Ingredients for - Feta and Slow-Roasted Tomato Salad with French Green Beans

1. Cherry tomatoes 12
2. Salt and black pepper to taste 12
3. Olive oil ¼ cup
4. Bay leaf, crumbled 1
5. Pine nuts ¼ cup
6. Thin green beans, trimmed ⅔ pound
7. Arugula leaves 1 (5 ounce) package
8. Fresh basil leaves, torn into pieces 6
9. Red wine vinegar 1 tablespoon
10. Whole-grain mustard 2 tablespoons
11. Garlic, minced 2 cloves
12. Honey ½ teaspoon
13. Olive oil ¼ cup
14. Crumbled feta cheese 6 ounces

How to cook deliciously - Feta and Slow-Roasted Tomato Salad with French Green Beans

1 . Stage

Preheat an oven to 225 degrees F (110 degrees C).

2 . Stage

Slice the cherry tomatoes in half, and arrange them, cut sides up, on a baking sheet. Sprinkle them with salt, pepper, and the bay leaf; drizzle with 1/4 cup olive oil.

3 . Stage

Bake the tomatoes until they are shriveled and dry on the outside, but a little moist inside, about 2 hours.

4 . Stage

Toast the pine nuts in a small pan over medium-low heat, gently shaking the pan as they toast, until beginning brown and fragrant, 2 to 3 minutes; set aside.

5 . Stage

Bring a saucepan of water to a boil; cook the green beans in the boiling water until bright green but still crisp, about 3 minutes.
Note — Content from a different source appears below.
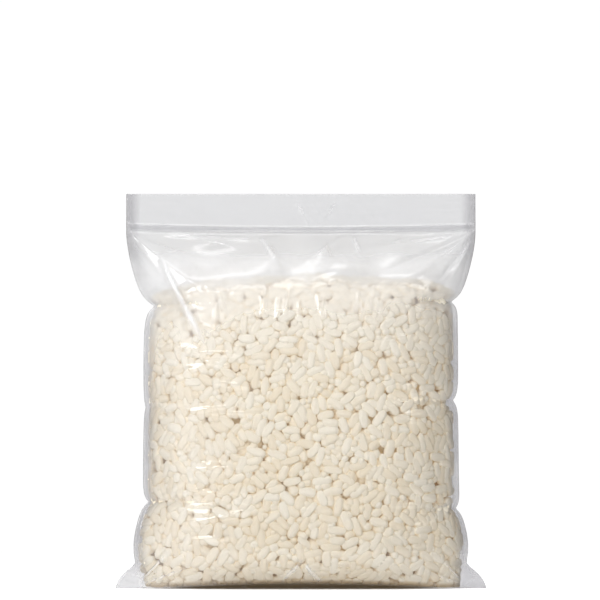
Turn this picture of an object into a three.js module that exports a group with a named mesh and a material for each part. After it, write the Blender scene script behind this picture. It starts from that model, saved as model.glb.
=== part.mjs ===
// A clear press-to-close bag of rice, shut and standing on its own weight.
// Millimetres, +Z up. The origin lies on the standing surface under the middle of the bag,
// the zip runs along X and the front of the bag faces -Y.
//
// The bag and the rice that fills it are one solid. It is lofted from level outlines: every
// outline is a front wall and a back wall that meet in the flat side welds.
import * as THREE from "three";
import { mergeVertices } from "three/addons/utils/BufferGeometryUtils.js";

// Driving dimensions
const bagHeight = 136; // standing surface to the top of the lips
const zipHalfWidth = 60.4; // half of the flat bag's 120.8 mm
const zipBottom = 123.3; // lower edge of the flat zip band
const headLength = 34; // below the band the outline draws in over this height
const bellyHalfWidth = 54.2; // the filled bag draws in to this
const footHalfWidth = 57.4; // and spreads again above the floor
const footHeight = 14; // where the foot is widest
const footSpread = 13; // and how far above and below that the widening reaches
const earHalfWidth = 63.5; // tips of the two bottom corners
const earHeight = 8.4;
const earRoundness = 2.0; // 1 is a straight upper edge, more is rounder
const earTuck = 0.8; // how far the filled body draws in at the floor, inside the ears
const weldWidth = 1.4; // flat side weld outside the filled body
const wall = 0.3; // half thickness of the flat film, two walls together

const bellyDepth = 19.4; // half depth of the filled body
const contactDepth = 11.5; // half depth of the flat foot
const footRadius = 13; // height over which the foot rounds out to the belly
const shoulderLean = 0.74; // how fast the head of the bag opens below the zip
const shoulderBlend = 6.4; // over how many millimetres the head and the belly blend
const upwardTaper = 0.028; // depth the belly loses per millimetre of height

// The belly's cross section is (1 - t^power)^root, with t from 0 in the middle to 1 at the weld.
// Above squareFrom it squares up over squareOver, and the head's own slopes take over.
const bellySection = { power: 2.5, root: 0.56, squareFrom: 94, squareOver: 12 };

// The head is the least of flat slopes: the wedge below the zip, taut facets that spring from
// the zip's corner (rise across and down, and how softly each meets the last), and a steep
// flank just inside the side weld.
const facets = [
  { across: 0.45, down: 0.2, softness: 0.022 },
  { across: 0.7, down: 0.0, softness: 0.008 },
];
const flank = { across: 1.1, inset: 0.4, blend: 0.5 };
const fullDepth = 2.5; // where the body is this deep, folds and dents have their full size

// Ribs pressed into the flat band, as heights and how far they stand proud
const ribs = [
  { z: 123.95, halfHeight: 1.2, proud: 0.75 }, // the closed zip track
  { z: 130.8, halfHeight: 0.5, proud: 0.25 }, // grip lines on the lips
  { z: 133.1, halfHeight: 0.5, proud: 0.25 },
];

// Places where a side weld is pinched in as the film buckles: side -1 is left, +1 right
const pinches = [
  { side: -1, z: 97.0, inward: 4.6, reach: 5.5 },
  { side: 1, z: 98.6, inward: 3.6, reach: 4.5 },
  { side: 1, z: 64.5, inward: 1.9, reach: 4.0 },
  { side: -1, z: 62.0, inward: 0.7, reach: 5.0 },
  { side: -1, z: 29.6, inward: 2.6, reach: 4.5 },
  { side: 1, z: 27.4, inward: 2.2, reach: 4.0 },
];
const pinchDepth = 0.33; // how deep a pinch creases the walls, per millimetre it moves in
const pinchLength = 17; // and how far in from the weld the crease runs

// Folds that fan out from the zip's corners and the middle of the zip, on the front (wall -1)
// and on the back (wall 1)
const folds = [
  { wall: -1, from: [-59, 122], to: [-33, 74], width: 2.4, lift: 1.0 },
  { wall: -1, from: [-58, 122.5], to: [-22, 112], width: 2.2, lift: 0.5 },
  { wall: -1, from: [59, 122], to: [47, 96], width: 1.8, lift: 0.7 },
  { wall: -1, from: [59, 122], to: [36, 97], width: 2.6, lift: 0.7 },
  { wall: -1, from: [58, 122.5], to: [19, 113], width: 2.2, lift: 0.5 },
  { wall: -1, from: [2, 122], to: [-6, 98], width: 4.5, lift: 0.9 },
  { wall: -1, from: [22, 122], to: [9, 103], width: 4.0, lift: 0.8 },
  { wall: 1, from: [59, 122], to: [34, 78], width: 2.6, lift: 0.9 },
  { wall: 1, from: [-59, 122], to: [-42, 92], width: 2.2, lift: 0.8 },
  { wall: 1, from: [-58, 122.5], to: [-18, 110], width: 2.6, lift: 0.5 },
  { wall: 1, from: [8, 122], to: [14, 100], width: 4.0, lift: 0.8 },
];
const pleat = { x: 0.4, halfWidth: 2.2, top: 10, depth: 1.2 }; // tuck in the front of the foot

// Mesh fineness
const pointsAcross = 27;

const smooth = (t) => {
  const c = Math.min(Math.max(t, 0), 1);
  return c * c * (3 - 2 * c);
};
const softMin = (a, b, blend) => {
  const h = Math.max(blend - Math.abs(a - b), 0) / blend;
  return Math.min(a, b) - (h * h * blend) / 4;
};

// Half width of the film's outline at height z, on one side: straight at the zip, drawn in
// round the belly, spread at the foot, and a rounded ear at each bottom corner.
function outlineHalfWidth(z, side) {
  const drawnIn = smooth((zipBottom - z) / headLength);
  const spread = Math.exp(-(((z - footHeight) / footSpread) ** 2));
  let half = zipHalfWidth + (bellyHalfWidth - zipHalfWidth) * drawnIn;
  half += (footHalfWidth - bellyHalfWidth) * spread;
  for (const p of pinches)
    if (p.side === side) half -= p.inward * Math.exp((-2 * Math.abs(z - p.z)) / p.reach);
  if (z < earHeight) half += (earHalfWidth - half) * (1 - (z / earHeight) ** earRoundness);
  return half;
}

// Half width of the part that holds rice; the rest of the outline is flat weld or ear.
function bodyHalfWidth(z, side) {
  const outline = outlineHalfWidth(Math.max(z, earHeight), side) - weldWidth;
  return outline - earTuck * (1 - smooth(z / earHeight));
}

// Half depth of the full belly in the middle of the bag: a rounded foot, then a slow taper.
function bellyHalfDepth(z) {
  const rise = Math.min(z / footRadius, 1);
  const round = Math.sqrt(1 - (1 - rise) ** 2);
  const full = contactDepth + (bellyDepth - contactDepth) * round;
  return full - upwardTaper * Math.max(z - footRadius, 0);
}

// Half depth that the head allows at (x, z).
function headHalfDepth(x, z, side) {
  const below = Math.max(zipBottom - z, 0);
  const inward = Math.max(zipHalfWidth - Math.abs(x), 0);
  const fromCorner = Math.hypot(inward, below) + 0.3;
  let head = below * shoulderLean;
  for (const f of facets)
    head = softMin(head, inward * f.across + below * f.down, fromCorner * f.softness);
  const rim = Math.max(outlineHalfWidth(z, side) - flank.inset - Math.abs(x), 0) * flank.across;
  return softMin(head, rim, flank.blend);
}

// Distance of a wall from the middle plane at (x, z): a flattened ellipse over the belly, the
// head's slopes below the zip, and the bare film outside the body.
function wallDepth(x, z, side, wallSide) {
  const body = bodyHalfWidth(z, side);
  const across = Math.min(Math.abs(x) / body, 1);
  const round = (1 - across ** bellySection.power) ** bellySection.root;
  const square = smooth((z - bellySection.squareFrom) / bellySection.squareOver);
  const belly = bellyHalfDepth(z) * (round + (1 - round) * square);
  let depth = Math.max(softMin(belly, headHalfDepth(x, z, side), shoulderBlend), 0);
  const full = Math.min(depth / fullDepth, 1);
  depth += foldLift(x, z, wallSide) * smooth(full * 1.5) * smooth((zipBottom - z) / 3);
  depth -= pinchDent(x, z, side, body) * smooth(full);
  if (wallSide < 0 && z < pleat.top) {
    const near = Math.exp(-(((x - pleat.x) / pleat.halfWidth) ** 2));
    depth -= pleat.depth * near * (1 - z / pleat.top);
  }
  return wall + Math.max(depth, 0) + ribProud(z);
}

// How far the folds lift the wall: each is a ridge along a straight line, highest at its middle.
function foldLift(x, z, wallSide) {
  let lift = 0;
  for (const f of folds) {
    if (f.wall !== wallSide) continue;
    const [ax, az] = f.from;
    const [bx, bz] = f.to;
    const length = Math.hypot(bx - ax, bz - az);
    const along = ((x - ax) * (bx - ax) + (z - az) * (bz - az)) / length ** 2;
    const off = ((x - ax) * (bz - az) - (z - az) * (bx - ax)) / length;
    if (along <= 0 || along >= 1) continue;
    const widening = f.width * (0.5 + along);
    lift += f.lift * Math.sin(Math.PI * along) * Math.exp(-((off / widening) ** 2));
  }
  return lift;
}

// How far a pinched weld creases the wall beside it.
function pinchDent(x, z, side, body) {
  const inFromWeld = smooth((Math.abs(x) - body + pinchLength) / pinchLength);
  let dent = 0;
  for (const p of pinches) {
    if (p.side !== side) continue;
    dent += pinchDepth * p.inward * Math.exp((-1.6 * Math.abs(z - p.z)) / p.reach);
  }
  return dent * inFromWeld;
}

function ribProud(z) {
  let proud = 0;
  for (const r of ribs) if (Math.abs(z - r.z) < r.halfHeight) proud = r.proud;
  return proud;
}

// Heights of the outlines: close together where the form turns quickly.
function outlineHeights() {
  const heights = [0, 0.5, 1.3, 2.4, 3.8, 5.2, 6.6, earHeight, 8.4, 10.8];
  const run = (from, to, step) => {
    for (let z = from; z < to - 1e-6; z += step) heights.push(z);
  };
  run(13.5, 24, 3.3);
  run(24, 34, 1.6);
  run(34, 58, 5);
  run(58, 70, 2.1);
  run(70, 91, 5);
  run(91, 103, 1.5);
  run(103, 122, 2.8);
  heights.push(122, zipBottom);
  for (const r of ribs) {
    heights.push(r.z - r.halfHeight - 0.05, r.z - r.halfHeight + 0.05);
    heights.push(r.z + r.halfHeight - 0.05, r.z + r.halfHeight + 0.05);
  }
  heights.push(bagHeight - 0.5, bagHeight);
  return [...new Set(heights)].sort((a, b) => a - b);
}

// Where a wall's points lie across one outline: two in each weld or ear, the rest over the
// body, closer together towards its sides.
function acrossPositions(z) {
  const left = -bodyHalfWidth(z, -1);
  const right = bodyHalfWidth(z, 1);
  const inner = pointsAcross - 4;
  const xs = [-outlineHalfWidth(z, -1), (left - outlineHalfWidth(z, -1)) / 2];
  for (let i = 0; i < inner; i++) {
    const angle = (Math.PI * i) / (inner - 1);
    const spread = 0.5 - 0.5 * Math.cos(angle);
    const even = i / (inner - 1);
    xs.push(left + (right - left) * (0.55 * spread + 0.45 * even));
  }
  xs.push((right + outlineHalfWidth(z, 1)) / 2, outlineHalfWidth(z, 1));
  return xs;
}

// The closed surface: outlines joined by bands of triangles, with a flat foot and a flat top.
function bagGeometry() {
  const heights = outlineHeights();
  const ring = 2 * pointsAcross;
  const positions = [];
  for (const z of heights) {
    const xs = acrossPositions(z);
    for (const x of xs) positions.push(x, -wallDepth(x, z, Math.sign(x) || 1, -1), z);
    for (const x of [...xs].reverse()) positions.push(x, wallDepth(x, z, Math.sign(x) || 1, 1), z);
  }
  const faces = [];
  for (let level = 0; level + 1 < heights.length; level++)
    for (let i = 0; i < ring; i++) {
      const a = level * ring + i;
      const b = level * ring + ((i + 1) % ring);
      faces.push(a, b, b + ring, a, b + ring, a + ring);
    }
  const last = (heights.length - 1) * ring;
  for (let i = 0; i + 1 < pointsAcross; i++) {
    const j = ring - 1 - i;
    faces.push(i, j, j - 1, i, j - 1, i + 1);
    faces.push(last + i, last + j - 1, last + j, last + i, last + i + 1, last + j - 1);
  }
  const geometry = new THREE.BufferGeometry();
  geometry.setAttribute("position", new THREE.Float32BufferAttribute(positions, 3));
  geometry.setIndex(faces);
  const merged = mergeVertices(geometry, 1e-4);
  merged.computeVertexNormals();
  return merged;
}

const filledBag = new THREE.MeshStandardMaterial({
  name: "rice seen through clear film",
  color: 0xe6dccb,
  roughness: 0.45,
  metalness: 0,
});

const bag = new THREE.Mesh(bagGeometry(), filledBag);
bag.name = "bag";

const bagOfRice = new THREE.Group();
bagOfRice.name = "bag_of_rice";
bagOfRice.add(bag);

export default bagOfRice;
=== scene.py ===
from math import atan2, radians

import bpy
import numpy as np
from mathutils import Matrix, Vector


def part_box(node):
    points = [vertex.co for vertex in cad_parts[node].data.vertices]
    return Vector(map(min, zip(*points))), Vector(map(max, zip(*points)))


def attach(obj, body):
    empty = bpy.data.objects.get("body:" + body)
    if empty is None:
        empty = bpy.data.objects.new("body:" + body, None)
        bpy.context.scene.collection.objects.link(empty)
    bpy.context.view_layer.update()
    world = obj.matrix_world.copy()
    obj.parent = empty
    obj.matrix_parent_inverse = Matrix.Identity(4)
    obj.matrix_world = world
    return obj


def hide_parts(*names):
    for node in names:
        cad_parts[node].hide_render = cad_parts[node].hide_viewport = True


# A clear press-to-close bag of rice, shut and standing. The rice is a packed shell of single
# grains over a smaller core, and the film is one closed skin drawn over those grains.
# Shapes are worked out in millimetres and go into the meshes in metres.
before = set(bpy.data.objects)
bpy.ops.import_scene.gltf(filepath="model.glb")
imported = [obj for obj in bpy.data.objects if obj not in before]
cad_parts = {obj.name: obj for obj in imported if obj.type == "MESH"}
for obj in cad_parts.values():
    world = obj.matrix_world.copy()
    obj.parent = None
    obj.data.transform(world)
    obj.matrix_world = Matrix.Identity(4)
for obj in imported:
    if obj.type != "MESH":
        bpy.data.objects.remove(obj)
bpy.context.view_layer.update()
bagLow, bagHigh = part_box("bag")
mm = 0.001
print("frame loaded, bag", [round(c / mm, 1) for c in bagLow], [round(c / mm, 1) for c in bagHigh])


view = {
    "distance": 1100,
    "eyeHeight": 16,  # the lens is just above the table
    "aimHeight": 99.2,  # the bag stands low in the frame
    "aimAcross": -0.3,
    "frameWidth": 207.2,  # what the picture takes in at the bag
    "sensor": 36,
}


def addCamera():
    # Straight in front of the bag. The lens length is sensor times distance over frame width.
    rise = view["aimHeight"] - view["eyeHeight"]
    reach = np.hypot(view["distance"], rise)
    camera = bpy.data.cameras.new("camera")
    camera.sensor_width = view["sensor"]
    camera.lens = view["sensor"] * reach / view["frameWidth"]
    camera.clip_start = 0.01
    cameraObject = bpy.data.objects.new("camera", camera)
    cameraObject.location = (view["aimAcross"] * mm, -view["distance"] * mm, view["eyeHeight"] * mm)
    cameraObject.rotation_euler = (radians(90) + atan2(rise, view["distance"]), 0, 0)
    bpy.context.scene.collection.objects.link(cameraObject)
    bpy.context.scene.camera = cameraObject


addCamera()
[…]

Drain and rinse immediately with cold water.

6 . Stage

Combine the roasted tomatoes, toasted pine nuts, green beans, arugula, and basil in a salad bowl. Whisk together the red wine vinegar, mustard, garlic, honey, and 1/4 cup olive oil in a bowl, and pour the dressing over the salad. Stir in the crumbled feta cheese just before serving.